Maddie thinks the Home Office “should not have responsibility for children. It has no legal basis to become a corporate parent, and that’s proven by the risks taken when placing children in unsuitable hotels.

“The system has completely collapsed, it’s not fit for purpose. The Home Office has done this intentionally, it didn’t collapse on its own.”

Maddie warned that despite the work charities do, it’s not enough to keep children safe. “We’re contacted because our phone number is passed between children who explain we’ve helped them. But no child should only be accessing help just because they’ve found our number.

“It’s a plaster over a chasm.”

‘The awful treatment of teenagers here is another episode of abuse’

Hundreds of anti-racists in Brighton called a protest last week to stand in solidarity with child refugees. The rally, called by Stand Up To Racism (SUTR) and charity Care4Calais, demanded an end to home secretary Suella Braverman’s hostile environment.

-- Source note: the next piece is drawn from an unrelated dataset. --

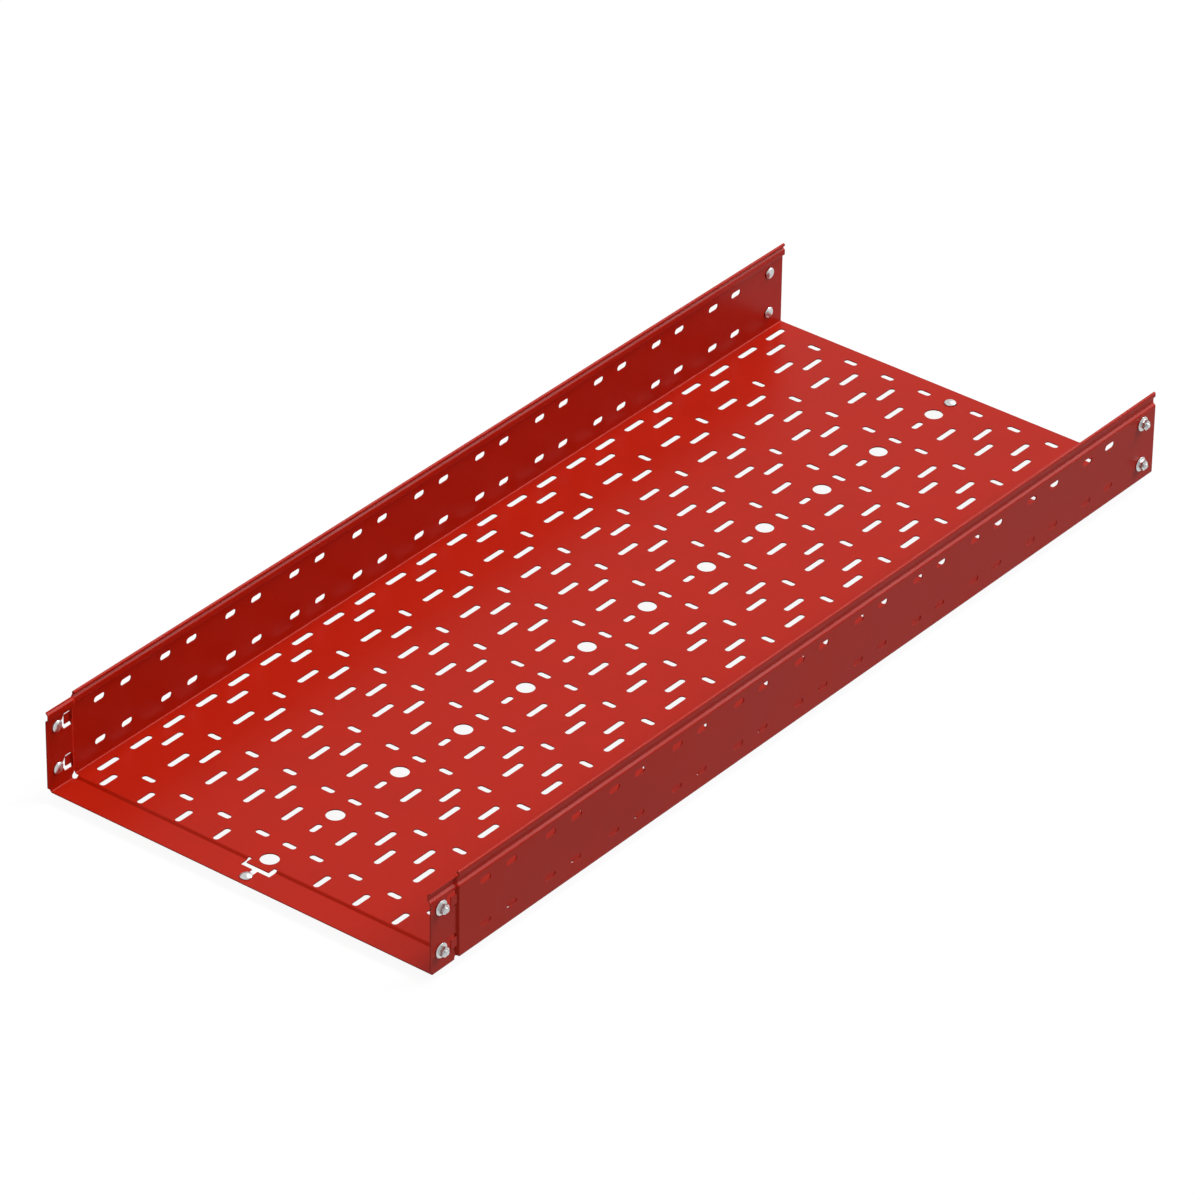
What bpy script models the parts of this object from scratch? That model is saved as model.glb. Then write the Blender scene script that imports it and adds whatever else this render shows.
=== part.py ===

Aidan, a volunteer for Care4Calais, said in a personal capacity, “The awful mistreatment of teenagers in Hove is appalling, but sadly yet another episode in a litany of maltreatment, abuse and tragedy faced by refugees. We need a fit for purpose policy that unconditionally welcomes all refugees and provides safe routes to Britain.

“Asylum seekers are living in limbo, waiting years for a decision and housed in inadequate, overcrowded and often inhuman and unlawful conditions. They deserve far better.”

SUTR activists are now preparing for a national trade conference with the TUC union federation this Saturday, 4 February—Fighting for Anti Racist Workplaces. Speakers include general secretaries of the NEU, PCS, FBU, Aslef and Bfawu unions.

SUTR has called national demonstrations on 18 March as part of an international day of action. Marches will take place in London, Glasgow and Cardiff to say refugees welcome, stop the Rwanda plan, black lives matter and no to racism, fascism and antisemitism.